Bottom line: Grubbs' is slightly better than the ROUT method for the task it was designed for: Detecting a single outlier from a Gaussian distribution. But the Grubbs' test is much worse at detecting two outliers in some situations. I can't imagine any scientific situation where you know for sure that there are either no outliers or only one outlier, with no possibility of two or more outliers. Whenever the presence of two (or more) outliers is possible, we recommend that the ROUT method be used instead of the Grubbs' test.
Reminder. Don't delete outliers without thinking.
One an outlier is detected, stop and think. Don't just delete it.
- Think about the assumptions. Both the Grubbs' and ROUT methods assume that the data (except for any outlers) are sampled from a Gaussian distribution. If that assumption is violated, the "outliers" may be from the same distribution as the rest. Beware of lognormal distributions. These distributions have values in the tails that will often be incorrectly flagged as outliers by methods that assume a Gaussian distribution.
- Even if the value truly is an outlier from the rest, it may be a important value. It may not be a mistake. It may tell you about biological variability.

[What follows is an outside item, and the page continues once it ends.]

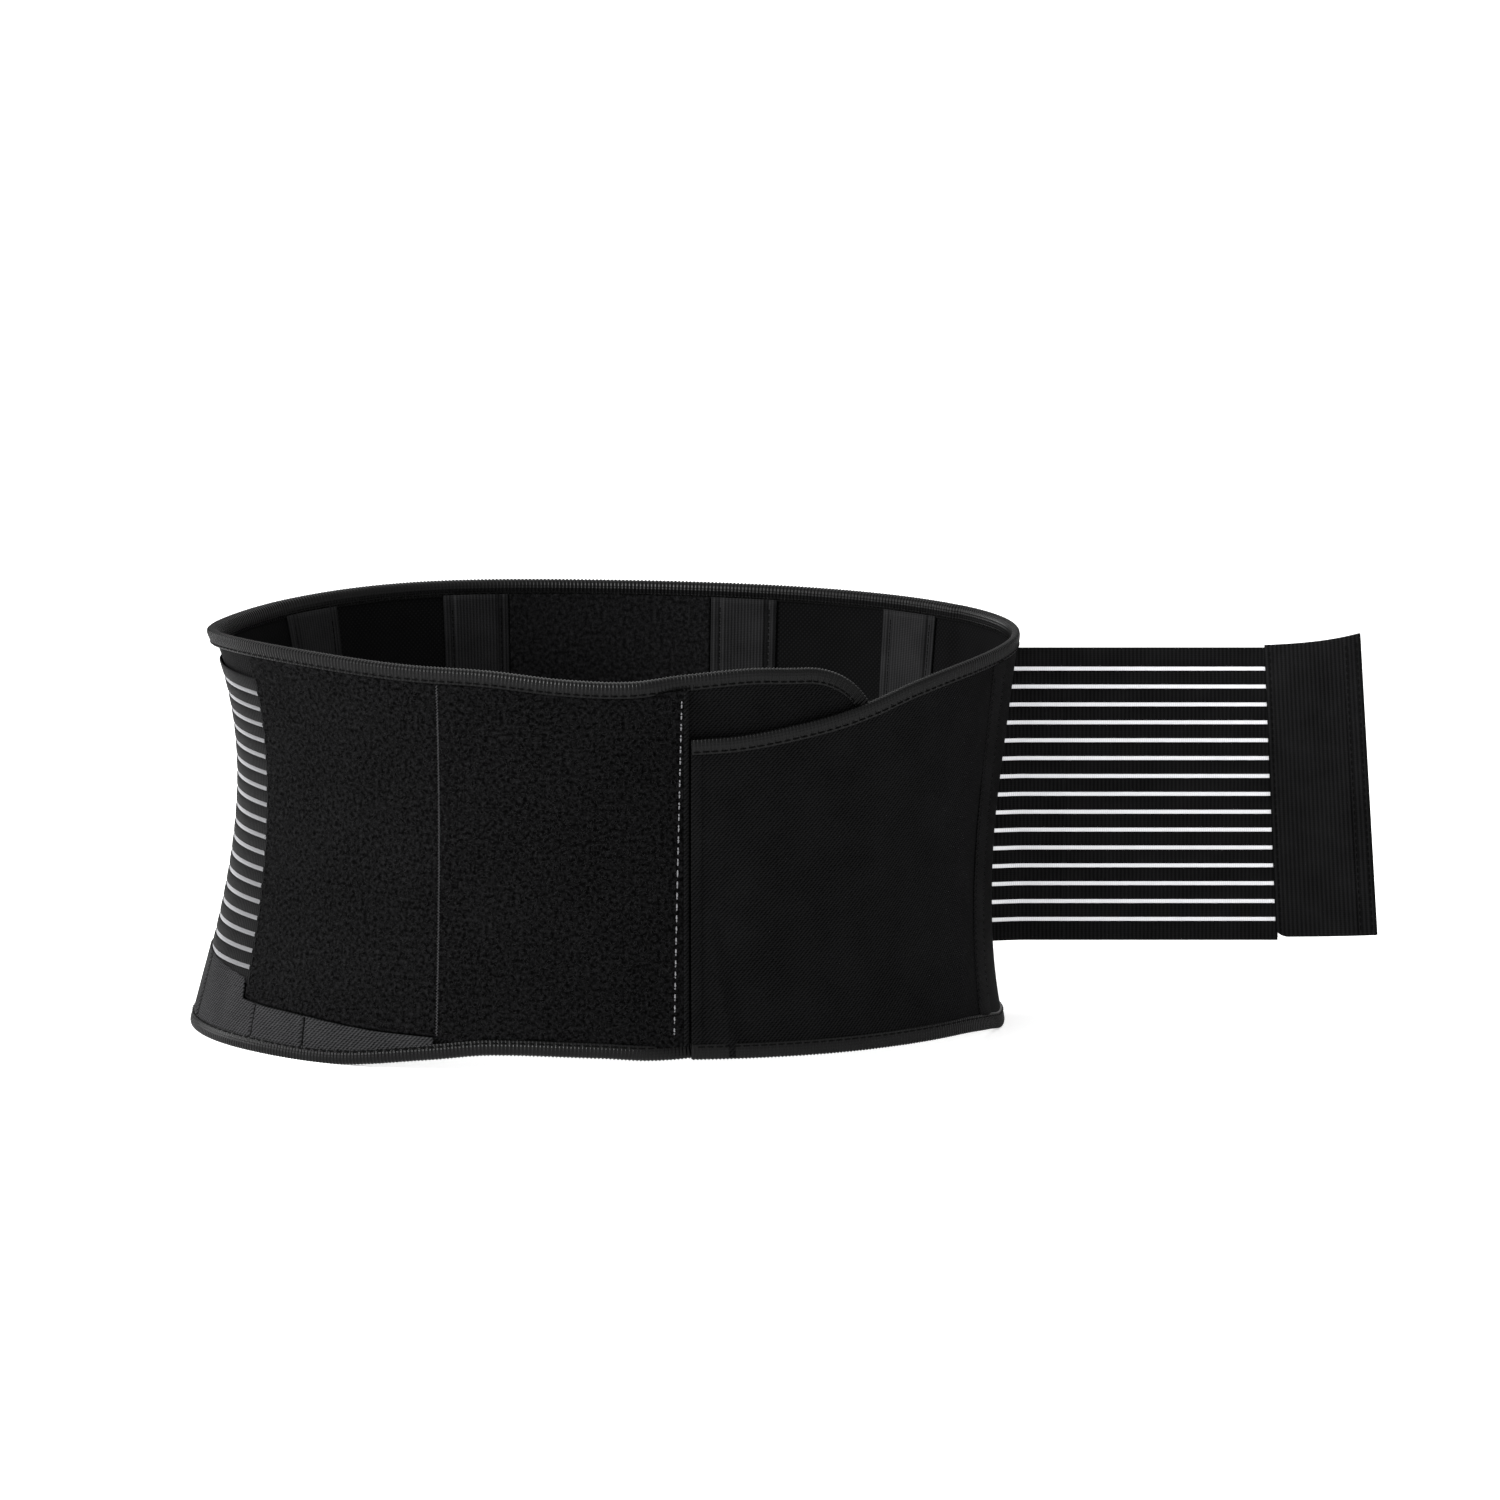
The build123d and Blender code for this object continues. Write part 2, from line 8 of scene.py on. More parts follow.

How the ROUT method was adapted to find outlier(s) in a stack of values
Enter the values you are testing as Y values on an XY table. Enter an arbitrary X value for each (the row number). Then fit the XY data to the model, Y=0*X + M. The X values are needed to use nonlinear regression, and the equation must include X. But since X is multiplied by zero, the X values have no impact on the results. And while the method is called "nonlinear" regression, it fits this equation just fine. Choose outlier elimination, and Prism, via the ROUT method, will fit a robust mean (M), eliminate outliers (assuming the rest of the values are sampled from a Gaussian distribution), and then fit the equation to the outlier depleted data.